The use of colours for the ‘distance-to- catch’ statistic, which is used when one rider tries to lap the field, has also proved effective.
“When the chasing rider is gaining on the field, the distance-to-catch yards are in green as the number keeps getting smaller,” says Durbin. “But if the rider is losing ground, then the number on the screen is in red. It’s much easier for a new fan to understand what’s going on with colours than with numbers.”
The learning process is ongoing for Durbin, who wants to avoid the assumption of knowledge. Using his position as a self-confessed novice, he made sure that things like the use of the 11 cameras or the on-screen data would benefit new audiences.
He also highlights consistency of commentary as a factor in educating the first-time fan, as well as maintaining credibility with regular viewers of cycling on TV.
The in-stadium and on-screen production teams often co-ordinate during a race to stop the music and lights, darken the stadium and create a strong focus on a particular element of a race.

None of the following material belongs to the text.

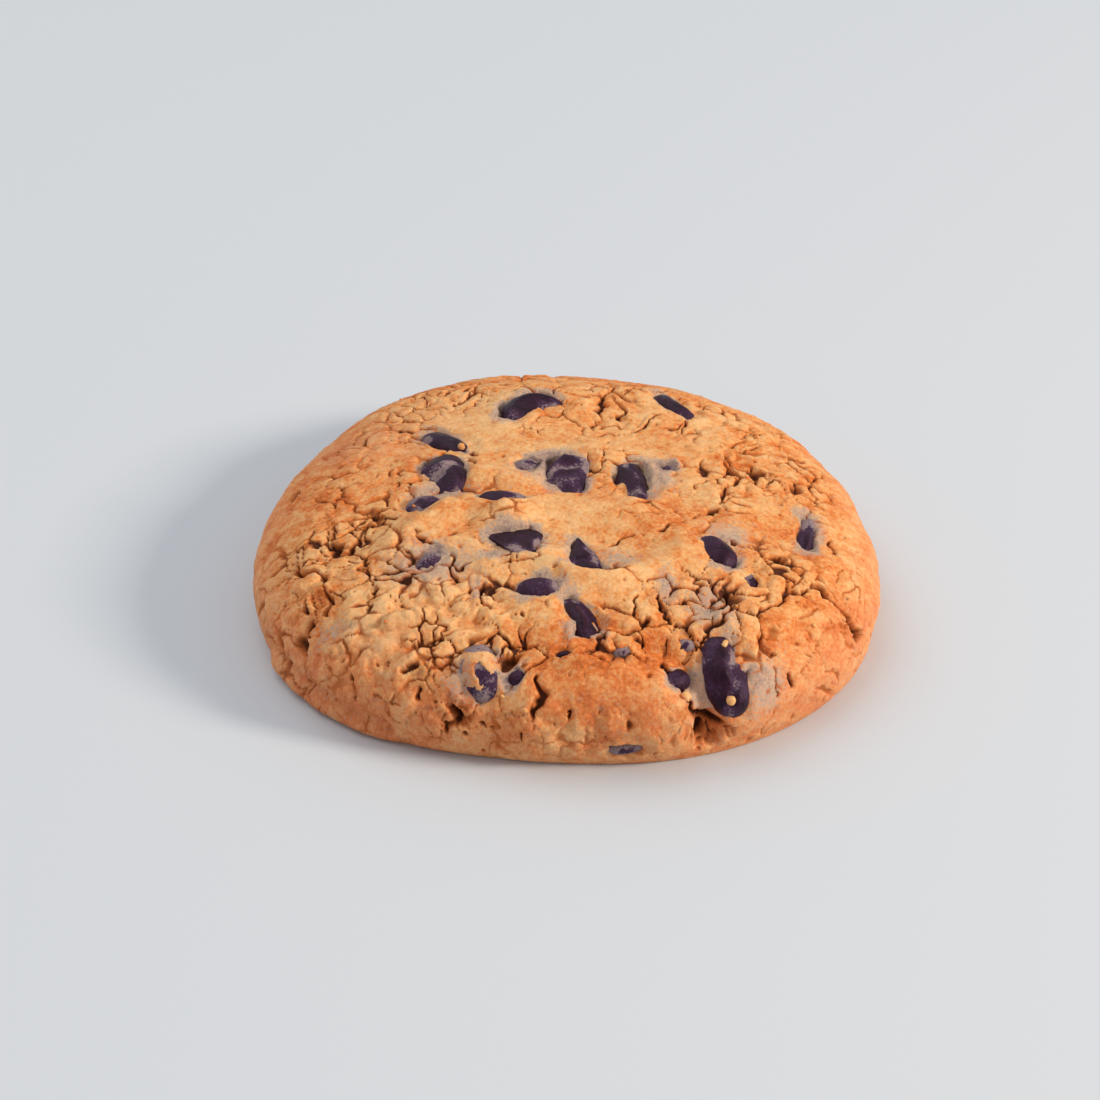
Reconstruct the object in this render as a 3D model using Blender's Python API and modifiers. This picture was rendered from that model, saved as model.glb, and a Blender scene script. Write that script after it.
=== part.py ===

“We may have started with a focus on lights, noise and music, but we’ve definitely learned the power of a dark and silent stadium,” says Durbin.
MSG uses Aurora Media (part of All3Media) to produce the four feeds that supply studio, world, digital and in-venue audiences, with a special focus on near-live clips for social media platforms.
Digital feeds like Eurosport Player usually screen an entire evening’s racing live and have attracted strong audiences for the series.
When the Six Day Series was streamed on the BBC Sport website, viewers watched for an average of 30 minutes, compared with the 15 minutes viewers normally spend on the site. Clips have also proved popular on Facebook, generating more than 50 million views.
Durbin says there are no plans for MSG to start its own streaming channel. “We’re still too young and too reliant on our broadcast partners to think of our own streaming service,” he says.
“Right now, things are good. We’re fully sanctioned by the UCI so our riders are happy, our broadcast and online audiences are attracting more sponsorships, and we’re getting approval ratings of 95% from fans in the stadia. We’re in this for the long term.”